They would rather I called her Akua Bruwaa or Yaa Nyarko Abronoma, which doesn’t say much for identity, except the indication of the day of birth. Yaw Broni has a lighter skin than all her siblings. Sometimes they call her Red. Yet, an albino is never called Obroni. Meanwhile if anybody tried to call their son Jesus Boakye, he will be mocked and teased. He would be called funny, just like they mocked my daughter’s. Is Kofi Yesu not mocked simply because Yesu is understood as a vocabulary item in our local dialect? Why is the Jesus of Nazareth connection lost on us when we address Mr Yesu? I was, therefore, expecting a more humane appreciation of Sonnet as a good name for a girl.
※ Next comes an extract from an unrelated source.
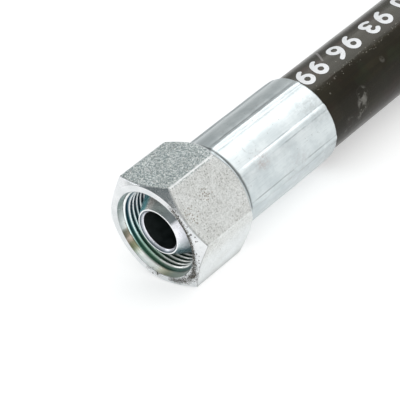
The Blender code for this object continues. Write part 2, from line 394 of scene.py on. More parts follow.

Last week, I discussed the ban on second-hand clothes and suggested that we do well to ban second-hand scholarship as well. Immediately, a commentator wrote that I was also doing second-hand work by writing from far away Canada and refusing to advance any solutions to the problem. Then, a respected writer who is noted, and perhaps, admired for her hyperbolic poetic rendition of many things, fumed: “Funny Name-Sonnet: Oh Ghanafo.” As is her custom, she left it at that, without supplying a single line to explain what Ghanaians had done wrong this time. We were left to decipher the import of a statement invested with so much suspicion, which also betrayed her many phobias.
The other day, she let herself goof: Think of colonialism! This was after I had lambasted Ghanaian cyber fraudsters and their Caucasian victims. Anyhow, I was confident that if nobody saw reason in Sonnet as a great name for a young girl, a poet would appreciate that perhaps the parents of the girl must have loved poems of 14 stanzas. For, among other things, that is exactly the consideration that informed the choice of Sonnet, especially the Shakespearean sonnets. Yet, if she bore a multi-syllabic traditional name, the translation of which means Sonnet in the English language, it would have sat well with traditional thinking. This, in a way, is second-hand conventional wisdom.
Perhaps, the convention is to emphasise an unadulterated traditional identity by wearing tradition on your sleeves: shunning Bible and English first names and blaming colonialism for postcolonial mistakes. They are also those who go lengths to prove that Jesus Christ was black until they painted him white to aid the sale of the Bible. It may help that our names sometimes say the particular tribes we come from. But tribal hatred starts from those differences–in tribe, names, and culture. It is also the reason why somebody would be so proud of her name and think of another person’s as funny.
In any case, when we talk of traditional Ghanaian identity, what exactly do we mean? It is the person in you more than the name you slap on yourself or the Kente and Batakari. These days, folks are giving ‘presumptuous’ names like Nhyiraba, Nkunim and Aseda to their children, as if the opposite meanings of these names belong to some others. It is not funny; it tells a certain fatigue in old naming patterns. And they are not that unique.
What is funny is that while Sonnet is so proud of her funny name, most people who pride their African identity on their traditional names do not know the meanings of those names. Somebody suggested that Tawiah is corrupted Ntawiah. Well, stuff happens.